**** Listed records

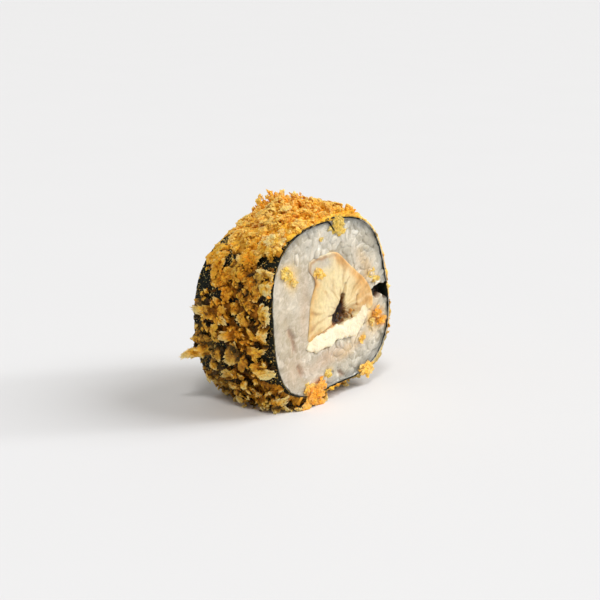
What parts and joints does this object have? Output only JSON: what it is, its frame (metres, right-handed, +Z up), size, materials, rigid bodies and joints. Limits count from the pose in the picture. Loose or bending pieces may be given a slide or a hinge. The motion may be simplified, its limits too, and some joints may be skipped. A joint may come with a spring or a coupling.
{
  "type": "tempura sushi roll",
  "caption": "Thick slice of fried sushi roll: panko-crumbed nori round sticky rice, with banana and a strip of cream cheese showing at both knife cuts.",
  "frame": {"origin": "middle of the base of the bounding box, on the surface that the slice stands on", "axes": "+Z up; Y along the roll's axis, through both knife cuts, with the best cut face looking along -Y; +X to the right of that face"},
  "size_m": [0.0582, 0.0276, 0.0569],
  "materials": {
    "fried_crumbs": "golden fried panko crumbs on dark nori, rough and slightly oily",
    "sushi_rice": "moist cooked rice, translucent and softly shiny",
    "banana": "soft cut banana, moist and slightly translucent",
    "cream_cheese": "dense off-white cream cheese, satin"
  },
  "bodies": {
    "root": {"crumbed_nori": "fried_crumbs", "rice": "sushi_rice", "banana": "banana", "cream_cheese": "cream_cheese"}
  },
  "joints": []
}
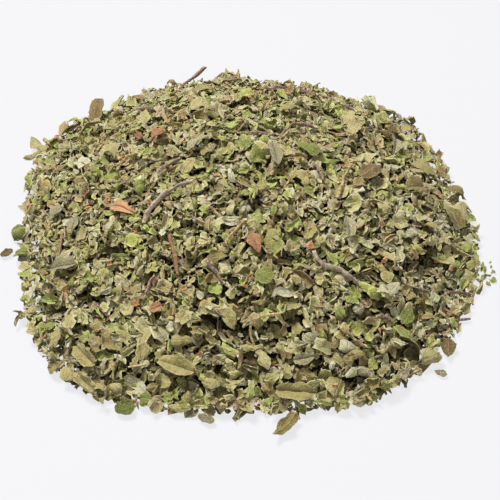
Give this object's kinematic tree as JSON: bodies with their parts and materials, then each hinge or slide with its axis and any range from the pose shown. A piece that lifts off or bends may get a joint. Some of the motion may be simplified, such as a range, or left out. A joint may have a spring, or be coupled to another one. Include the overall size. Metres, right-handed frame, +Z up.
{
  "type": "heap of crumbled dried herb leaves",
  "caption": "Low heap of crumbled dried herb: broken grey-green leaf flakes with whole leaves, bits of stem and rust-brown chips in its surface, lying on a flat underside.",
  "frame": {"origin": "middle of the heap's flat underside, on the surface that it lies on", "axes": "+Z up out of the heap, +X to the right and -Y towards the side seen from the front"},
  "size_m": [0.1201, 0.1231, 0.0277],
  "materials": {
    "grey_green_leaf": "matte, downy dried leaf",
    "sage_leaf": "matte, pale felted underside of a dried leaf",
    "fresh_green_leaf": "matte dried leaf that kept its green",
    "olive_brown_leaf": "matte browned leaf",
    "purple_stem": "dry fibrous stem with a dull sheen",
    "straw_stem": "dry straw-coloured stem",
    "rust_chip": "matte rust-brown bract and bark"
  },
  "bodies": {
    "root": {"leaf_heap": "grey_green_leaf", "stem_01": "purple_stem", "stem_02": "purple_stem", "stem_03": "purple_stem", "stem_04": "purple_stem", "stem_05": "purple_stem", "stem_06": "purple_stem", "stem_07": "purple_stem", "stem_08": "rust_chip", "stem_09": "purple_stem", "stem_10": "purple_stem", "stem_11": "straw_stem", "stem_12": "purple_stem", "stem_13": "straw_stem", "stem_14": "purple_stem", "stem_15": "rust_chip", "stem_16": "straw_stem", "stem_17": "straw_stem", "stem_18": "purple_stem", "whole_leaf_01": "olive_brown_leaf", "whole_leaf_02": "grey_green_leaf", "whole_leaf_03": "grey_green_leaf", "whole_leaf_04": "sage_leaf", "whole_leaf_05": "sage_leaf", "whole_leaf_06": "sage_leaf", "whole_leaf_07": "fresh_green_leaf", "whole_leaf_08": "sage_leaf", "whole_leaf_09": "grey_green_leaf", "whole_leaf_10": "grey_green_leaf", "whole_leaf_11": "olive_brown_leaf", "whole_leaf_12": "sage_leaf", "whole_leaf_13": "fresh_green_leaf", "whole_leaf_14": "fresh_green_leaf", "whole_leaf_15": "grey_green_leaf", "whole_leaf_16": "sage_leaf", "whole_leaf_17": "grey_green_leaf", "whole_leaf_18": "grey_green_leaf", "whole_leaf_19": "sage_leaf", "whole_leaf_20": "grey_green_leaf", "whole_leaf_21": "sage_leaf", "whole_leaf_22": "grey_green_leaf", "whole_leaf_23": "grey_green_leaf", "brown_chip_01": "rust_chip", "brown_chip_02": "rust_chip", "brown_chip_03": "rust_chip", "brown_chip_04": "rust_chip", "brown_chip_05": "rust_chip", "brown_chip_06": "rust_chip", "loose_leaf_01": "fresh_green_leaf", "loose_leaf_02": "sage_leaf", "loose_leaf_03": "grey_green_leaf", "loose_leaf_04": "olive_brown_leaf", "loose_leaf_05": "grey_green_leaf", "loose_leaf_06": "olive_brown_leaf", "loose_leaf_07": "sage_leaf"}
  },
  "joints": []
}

********

### What is needed
How many lines in the records above contain the word "bodies"? Reply with the number and nothing more.

### Exercise response
4